Ci fa veramente piacere avere dei lettori (ma anche collaboratori e sostenitori) così attenti e così affezionati al ‘nostro’ bollettino. Pubblichiamo questa lettera per dare soddisfazione alle persone citate e ancor più per i tanti amici e lettori di Carlo e Maria Giovanna.
Contraccambiamo l’abbraccio e tanti, tanti auguroni per tutto.
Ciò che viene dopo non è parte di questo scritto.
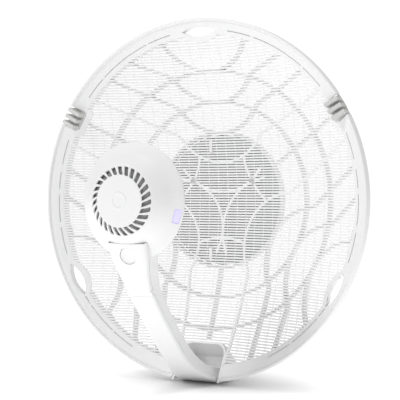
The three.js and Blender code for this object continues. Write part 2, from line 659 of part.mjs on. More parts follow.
// Distance along the arm's front at which it has come down to a height.
function alongAt(z) {
  let [low, high] = [0, 1];
  for (let i = 0; i < 30; i += 1) {
    const mid = (low + high) / 2;
    if (spline.getPointAt(mid).y > z) low = mid; else high = mid;
  }
  return low * armLength;
}

function frameAt(s) {
  const u = THREE.MathUtils.clamp(s / armLength, 0, 1);
  const t = spline.getTangentAt(u);
  const p = spline.getPointAt(u).addScaledVector(t, s - u * armLength);
  return { p, down: t, inward: new THREE.Vector2(-t.y, t.x) };
}

const atDepth = (s, d) => {
  const { p, inward } = frameAt(s);
  return [p.x + inward.x * d, p.y + inward.y * d];
};

const NECK_BACK = -135;       // rim plane to where the neck begins to thin towards the arm
const thickness = (s) => THREE.MathUtils.lerp(
  NECK_T, ARM_T, THREE.MathUtils.smoothstep(frameAt(s).p.x, NECK_BACK, NECK_BACK + 30));

// Solid between two depths behind the arm's front face, from s0 to s1 along it.
function armBand(s0, s1, depth0, depth1, sideMargin = 0, widest = 60) {
  const steps = Math.max(2, Math.round((s1 - s0) / 18));
  const stations = Array.from({ length: steps + 1 }, (_, i) => s0 + ((s1 - s0) * i) / steps);
  const at = (d) => stations.map((s) => atDepth(s, typeof d === 'function' ? d(s) : d));
  const side = prismX([...at(depth0), ...at(depth1).reverse()], -widest, widest);
  const right = halfSpline.getPoints(11).map((p) => [p.x - sideMargin, p.y]);
  const left = right.map(([x, z]) => [-x, z]).reverse();
  return common(side, prismY([...right, ...left], -POLE_Y - 40, 80));
}

const rearFace = (margin) => (s) => thickness(s) - margin;
const PORT_TOP = alongAt(COVER_TOP);
const PIVOT_ROOM = 3;                     // from the door's pivot to the seam below it
const PORT_PIVOT = alongAt(NECK_END) - PIVOT_ROOM;
const PIVOT_DEPTH = 2.5;
const PIN_R = 1;
const pivotAt = atDepth(PORT_PIVOT, PIVOT_DEPTH);
const NECK_Z = -54;           // height at which the neck's direction is taken
const neck = frameAt(alongAt(NECK_Z));
const neckTilt = Math.atan2(neck.inward.y, neck.inward.x);

// From the neck's own frame (x, depth, up the neck) to the dish's, from a point on the face.
function inNeck(part, s, depth) {
  const [y, z] = atDepth(s, depth);
  const m = new THREE.Matrix4().makeRotationX(neckTilt).setPosition(0, y, z);
  return part.transform(m.elements);
}

const JACK_S = alongAt(JACK_Z);
const JACK_DEPTH = 3.6 + JACK_T / 2;
const jackBody = (grow) => inNeck(box(-JACK_HALF - grow, JACK_HALF + grow,
  -JACK_T / 2 - grow, JACK_T / 2 + grow, -grow, JACK_LENGTH + grow), JACK_S, JACK_DEPTH);

const armEnvelope = armBand(-GAP, alongAt(-85), -6, (s) => thickness(s) + GAP, -GAP);
const bossBar = (a, r) => {
  const at = [HEAD_SCREW_R * Math.cos(rad(a)), HEAD_SCREW_R * Math.sin(rad(a))];
  return bar('y', r, HEAD_SPLIT - 20, HEAD_BACK, at, 14);
};

// Light pipe of the status light, through the front cap's side.
const LED_ANGLE = -16;
const LED_HALF = 7;
const ledBlock = (grow) => box(HEAD_R - 7.6 - grow, HEAD_R, HEAD_SPLIT - 8 - grow,
  HEAD_SPLIT - 1.9 + grow, -LED_HALF - grow, LED_HALF + grow).rotate([0, -LED_ANGLE, 0]);

function headFrontCap() {
  const outer = headSolid(true, 0);
  const inner = headSolid(true, WALL).translate([0, 0.2, 0]);
  const bosses = HEAD_SCREWS.map((a) => common(bossBar(a, BOSS_R), outer));
  const holes = HEAD_SCREWS.map((a) => common(
    bossBar(a, SCREW_R + SCREW_CLEAR), box(-80, 80, HEAD_SPLIT - 6, HEAD_SPLIT + 5, -80, 80)));
  const slots = Array.from({ length: VENT_COUNT }, (_, i) => {
    const a = (360 * i) / VENT_COUNT;
    const corner = (r, side, swirl) => {
      const turn = rad(a + swirl) + (side * VENT_WIDTH) / (2 * r);
      return [r * Math.cos(turn), r * Math.sin(turn)];
    };
    return prismY([corner(VENT_OUT, -1, 0), corner(VENT_OUT, 1, 0),
      corner(VENT_IN, 1, -VENT_SWIRL), corner(VENT_IN, -1, -VENT_SWIRL)], HEAD_FRONT - 10, HEAD_FRONT + 14);
  });
  return cut(join(outer.subtract(inner), ...bosses), ...holes, ...slots, armEnvelope,
    ledBlock(GAP));
}
place('head_front_cap', headFrontCap(), whitePlastic());

// The rear housing is one moulding: the head's bowl, the neck and the arm's channel.
const FEED_HOLE = HORN_R + 0.6;
function armHousing() {
  const s1 = armLength;
  const bowl = headSolid(false, 0);
  const channel = armBand(0, s1, COVER_T + GAP, rearFace(0));
  const pocket = headSolid(false, WALL).translate([0, -0.2, 0]);
  const upperVoid = armBand(-1, alongAt(SOCKET_TOP + 0.5), COVER_T - 1, rearFace(WALL), WALL);
  const lowerVoid = common(
    armBand(alongAt(SOCKET_TOP + 1.5), s1, COVER_T - 1, rearFace(WALL), WALL),
    box(-CABLE_HALF, CABLE_HALF, -200, 100, -DISH_R - 14, SOCKET_TOP + 16));
  const exit = box(-CABLE_HALF, CABLE_HALF, 38, 60, CABLE_EXIT[1] - GROMMET_R - 0.5,
    CABLE_EXIT[1] + GROMMET_R);
  const bosses = HEAD_SCREWS.map((a) => common(bossBar(a, BOSS_R), bowl));
  const holes = HEAD_SCREWS.map((a) => bossBar(a, SCREW_R + SCREW_CLEAR));
  const heads = HEAD_SCREWS.map((a) => common(
    bossBar(a, 3.9), box(-80, 80, HEAD_SPLIT + 11, 0, -80, 80)));
  const footHoles = [1, -1].map((k) => bar(
    'y', SCREW_R + SCREW_CLEAR, 28, 60, [k * FOOT_SCREW[0], FOOT_SCREW[1]], 12));
  const earBlock = armBand(PORT_PIVOT - 3.2, PORT_PIVOT + 2.2, 0.4, COVER_T + 2);
  const earGap = armBand(PORT_PIVOT - 6, PORT_PIVOT + 6, -3, COVER_T + 4, WALL);
  const pin = bar('x', PIN_R + 0.1, -ACROSS, ACROSS, pivotAt, 12);
  const shell = join(bowl, channel);
  const hollow = cut(shell, pocket, upperVoid, lowerVoid, exit);
  return cut(join(hollow, ...bosses, earBlock.subtract(earGap)),
    ...holes, ...heads, ...footHoles, pin,
    bar('y', FEED_HOLE, HEAD_BACK - 18, -60, [0, 0], 28));
}
place('arm_housing', armHousing(), whitePlastic());

function armFrontCover() {
  const s0 = PORT_PIVOT + PIVOT_ROOM;
  const skin = armBand(s0, armLength, 0, COVER_T);
  const hollow = armBand(s0 - 2, alongAt(16 - DISH_R), WALL, COVER_T + 1, WALL);
  return cut(skin, hollow);
}
place('arm_front_cover', armFrontCover(), whitePlastic());

// ---------------------------------------------------------------- port cover and its button

const BUTTON_S = alongAt(BUTTON_Z);
const button = frameAt(BUTTON_S);
const buttonTilt = Math.atan2(button.inward.y, button.inward.x);
function onButton(r, depth0, depth1, sides = 28) {
  const m = new THREE.Matrix4().makeRotationX(buttonTilt)
    .setPosition(0, button.p.x, button.p.y);
  return bar('y', r, depth0, depth1, [0, 0], sides).transform(m.elements);
}

function portCover() {
  const lower = PORT_PIVOT - 4;
  const skin = armBand(PORT_TOP, lower, 0, COVER_T);
  const hollow = armBand(PORT_TOP - 3, lower + 3, WALL, COVER_T + 1, WALL);
  const tongue = common(
    join(armBand(lower - 2, PORT_PIVOT, 0, COVER_T, WALL + GAP),
      bar('x', PIVOT_DEPTH, -ACROSS, ACROSS, pivotAt, 20)),
    box(-11.5, 11.5, -200, 0, -120, -50));
  return cut(join(skin.subtract(hollow), tongue),
    bar('x', PIN_R + 0.1, -ACROSS, ACROSS, pivotAt, 12), onButton(BUTTON_R + GAP, -10, 20));
}
place('port_cover', portCover(), whitePlastic());

const pinHalf = halfSpline.getPoints(60).find((p) => p.y < -97).x - 0.6;
place('cover_hinge_pin', bar('x', PIN_R, -pinHalf, pinHalf, pivotAt, 12), steel());

place('release_button', join(
  onButton(BUTTON_R, BUTTON_SINK, WALL + 1.2),
  onButton(BUTTON_R + 1.4, WALL + GAP + 0.5, WALL + 1.8)), whitePlastic());

// ---------------------------------------------------------------- ports in the neck

function ethernetJack() {
  const socket = inNeck(box(-6, 6, -3.6, 3.6, -2, 11), JACK_S, JACK_DEPTH);
  return cut(jackBody(0), socket);
}
place('ethernet_jack', ethernetJack(), tinPlate());

const headRoom = join(headSolid(true, WALL + GAP).translate([0, 0.2, 0]),
  headSolid(false, WALL + GAP), box(-50, 50, -134, -126, -50, 50));
const RESET_X = 12.2;
const resetBar = (r, a, b) => inNeck(bar('z', r, a, b, [RESET_X, 0], 14), JACK_S, JACK_DEPTH);

function portSeal() {
  const plate = inNeck(box(-17, 17, -6, 6.5, 1, 3), JACK_S, JACK_DEPTH);
  return cut(common(plate, headRoom), jackBody(GAP), resetBar(2.2, -5, 10), armEnvelope);
}
place('port_seal', portSeal(), rubber());
place('reset_button', join(resetBar(1.8, -1.5, 6), resetBar(2.8, 3.4, 4.6)), darkPlastic());

// ---------------------------------------------------------------- inside the head

function headGasket() {
  const [inner, outer] = [GASKET_R - 0.9, GASKET_R + 0.9];
  const ringBand = turned([[inner, HEAD_SPLIT - 1], [outer, HEAD_SPLIT - 1],
    [outer, HEAD_SPLIT + 1], [inner, HEAD_SPLIT + 1]], 36);
  return cut(ringBand, armEnvelope);
}
place('head_gasket', headGasket(), rubber());

HEAD_SCREWS.forEach((a, i) => {
  const at = [HEAD_SCREW_R * Math.cos(rad(a)), HEAD_SCREW_R * Math.sin(rad(a))];
  place(`head_screw_${i + 1}`,
    screwY(at, 3.4, 2.4, HEAD_SPLIT + 11 + GAP + 2.4, HEAD_SPLIT - 5), steel());
});

place('led_window', common(ledBlock(0), headSolid(true, 0.2)), violetLens());

const BOARD_FRONT = HEAD_SPLIT - 3;
const BOARD_REAR = HEAD_SPLIT - 1.4;
const BOARD_FLAT = -33.5;             // height of the flat that clears the neck
const roundBoard = turned([[0, BOARD_FRONT], [BOARD_R, BOARD_FRONT],
  [BOARD_R, BOARD_REAR], [0, BOARD_REAR]], 32);
place('main_board', cut(roundBoard, box(-BOARD_R, BOARD_R, BOARD_FRONT - 5, BOARD_REAR + 5,
  -BOARD_R - 5, BOARD_FLAT)), board());

const SINK_PLATE = BOARD_FRONT - 9;   // front face of the heat sink's plate
const FIN_PITCH = 7;
const RESET_TRAVEL = 1.5;
function heatSink() {
  const plate = turned([[0, SINK_PLATE], [SINK_R, SINK_PLATE],
    [SINK_R, SINK_PLATE + 3], [0, SINK_PLATE + 3]], 36);
  const fins = Array.from({ length: 9 }, (_, i) => {
    const x = (i - 4) * FIN_PITCH;
    const half = Math.sqrt((SINK_R - 2) ** 2 - x * x);
    return box(x - 1, x + 1, SINK_PLATE - 7, SINK_PLATE + 1, -half, half);
  });
  return cut(join(plate, ...fins), jackBody(0.5), resetBar(3.4, -3, 6 + RESET_TRAVEL + 1),
    armEnvelope);
}
place('heat_sink', heatSink(), castAluminium());
place('rf_shield', box(-SHIELD_HALF, SHIELD_HALF, SINK_PLATE + 3 + GAP, BOARD_FRONT - GAP,
  -SHIELD_HALF, SHIELD_HALF), tinPlate());

const HORN_FOOT = BOARD_REAR + GAP;
const HORN_MOUTH = HEAD_BACK + 4;
const HORN_THROAT = 9;                // inner radius at the board
place('feed_horn', turned([[HORN_THROAT, HORN_FOOT], [HORN_R, HORN_FOOT], [HORN_R, HORN_MOUTH],
  [HORN_R - 1.5, HORN_MOUTH], [HORN_THROAT, HORN_MOUTH - 12]], 28), castAluminium());
place('feed_lens', turned([[0, HORN_MOUTH + 0.4], [HORN_R, HORN_MOUTH + 0.4],
  [HORN_R, HORN_MOUTH + 4], [11, LENS_TIP - 3], [6, LENS_TIP - 0.5], [0, LENS_TIP]], 28),
darkPlastic());

[1, -1].forEach((k) => {
  const side = k > 0 ? 'right' : 'left';
  const at = [k * FOOT_SCREW[0], FOOT_SCREW[1]];
  place(`arm_screw_${side}`, screwY(at, 3.6, 2.4, SOCKET_BACK + GAP + 2.4, 30), steel());
});

export default object;
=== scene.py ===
import json
import math
from itertools import accumulate

import bmesh
import bpy
from mathutils import Matrix, Vector


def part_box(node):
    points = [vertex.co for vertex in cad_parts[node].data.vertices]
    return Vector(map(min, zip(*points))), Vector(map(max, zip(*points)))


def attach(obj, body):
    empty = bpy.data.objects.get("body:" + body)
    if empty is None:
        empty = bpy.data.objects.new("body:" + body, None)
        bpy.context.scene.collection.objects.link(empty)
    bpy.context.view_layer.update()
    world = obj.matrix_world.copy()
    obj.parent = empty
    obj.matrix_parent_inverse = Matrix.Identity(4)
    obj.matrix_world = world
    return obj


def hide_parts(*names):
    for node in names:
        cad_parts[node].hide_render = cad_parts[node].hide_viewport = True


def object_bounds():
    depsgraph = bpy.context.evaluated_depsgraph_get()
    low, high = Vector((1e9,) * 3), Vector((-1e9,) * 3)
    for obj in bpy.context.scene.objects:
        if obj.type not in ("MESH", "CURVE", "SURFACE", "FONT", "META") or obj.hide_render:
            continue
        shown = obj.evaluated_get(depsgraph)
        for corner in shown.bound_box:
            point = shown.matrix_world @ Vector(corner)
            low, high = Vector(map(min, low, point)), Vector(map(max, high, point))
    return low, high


bl_info = {
    "name": "Outdoor wireless bridge",
    "version": (1, 0, 0),
    "blender": (4, 5, 0),
    "location": "View3D > Sidebar > Bridge",
    "description": "Builds the visible surfaces of a meshed dish with a radio head on an arm",
    "category": "Object",
}

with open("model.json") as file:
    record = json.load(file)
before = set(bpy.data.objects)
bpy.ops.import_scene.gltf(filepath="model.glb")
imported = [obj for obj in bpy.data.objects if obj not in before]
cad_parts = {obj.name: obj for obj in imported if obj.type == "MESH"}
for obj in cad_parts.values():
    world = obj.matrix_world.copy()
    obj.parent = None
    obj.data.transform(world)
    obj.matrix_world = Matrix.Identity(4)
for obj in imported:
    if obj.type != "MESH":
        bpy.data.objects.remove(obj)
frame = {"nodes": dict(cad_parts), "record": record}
CAD_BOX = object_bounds()

MM = 0.001
RIM_LOW, RIM_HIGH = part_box("rim_frame")
PLANE = RIM_LOW.y + 1e-9
RIM_R = RIM_HIGH.x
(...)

                                                                                                                      La Redazione



  Fedeltà
di Paola G. Vitale



Il Signore è fedele sempre…e allora apprezza sicuramente anche la fedeltà che da Ortonovo, e da tanti altri luoghi della diocesi di La Spezia, viene offerta a Maria Santissima ogni primo sabato del mese.
La presenza, la preghiera, la parola del Vescovo, dopo la processione dietro al labaro della Confraternita (questa volta del Santissimo Sacramento), offrono una testimonianza notevole e richiamano l’occhio di Dio su un popolo che vive la gioia del Signore in mezzo a tante lotte, tanti problemi e tante sofferenze.
Ho salutato una bella chiesetta aperta, mentre salivamo nella strada provinciale per La Spezia. Tanto bosco nella Val di Vara e colline popolate da secoli.
A Valeriano Lunense abbiamo venerato Maria Santissima del Buon Cammino (Buonviaggio); quel cammino verso la Patria Eterna.
Dietro l’immaginetta che riproduce quella posta sopra all’altare, c’è una bella preghiera composta a suo tempo da mons. Francesco Moraglia: in fondo è la preghiera che rivolgiamo al Cielo ogni sera.

 

  Il piccolo Rachid
di Marta



            Il piccolo Rachid si teneva forte forte al collo della sua mamma; la sentiva respirare con affanno mentre scappava via, lontano dalla guerra, che nel suo paese non dava tregua ormai da molto tempo. “Mamma, ho sete!”, diceva. “Pazienta ancora, piccolo mio… quando troveremo una fonte potrai dissetarti quanto vorrai!”. Ma tante ore sono passate e il piccolo Rachid aveva sempre più sete, e la mamma sempre più stanca. Dopo molte ore tutti quelli che scappavano come loro si trovano riuniti in un campo; un pezzo di pane e una misura d’acqua, poi, attraverso spintoni e urla, salgono sopra una barca, la barca della speranza: dopo sarebbero stati tutti liberi.           
Il barcone era gremito, non ci si poteva più muovere; la notte era buia; tanti tra loro piangevano; non avevano mai visto il mare e il rumore delle onde faceva paura; anche i più forti e spavaldi si intristivano, perché la paura è contagiosa.
Il piccolo Rachid piangeva: “Mamma, ho freddo, ho sete, ho fame…”. “Pazienta ancora, piccolo mio. La mamma è qui con te; ora ti canto una canzone così potrai dormire un poco”. Ma ad un certo punto una grossa ondata rovesciò il barcone e tutti finirono in mare. La maggior parte di loro non sapeva nuotare: nel loro paese non c’era mare né laghi, né fiumi, solo qualche pozza d’acqua molto spesso putrida. Rachid, sempre attaccato al collo della madre che aveva trovato qualcosa che galleggiava, strillava. Poi due mani le porgono un salvagente e aiutano il piccolo a salire a bordo di una scialuppa; lo coprono con una carta dorata e a tutti e due danno una bottiglietta d’acqua che Rachid beve tutto d’un fiato. Gli occhi del piccolo, ancora sbarrati per tutto quello che aveva vissuto, osservano questi uomini vestiti tutti uguale: erano molto diversi da quelli che nel suo paese sparavano, bruciavano, picchiavano… Questi amorevolmente si prendono cura di loro e di tutti gli altri.
Gli occhi di Rachid sono gli occhi di Gesù. Avevo sete, mi avete dissetato; avevo fame, mi avete nutrito; avevo freddo, mi avete coperto; ero pellegrino, mi avete ospitato…

            Gesù della Divina Misericordia, noi tutti confidiamo in Te!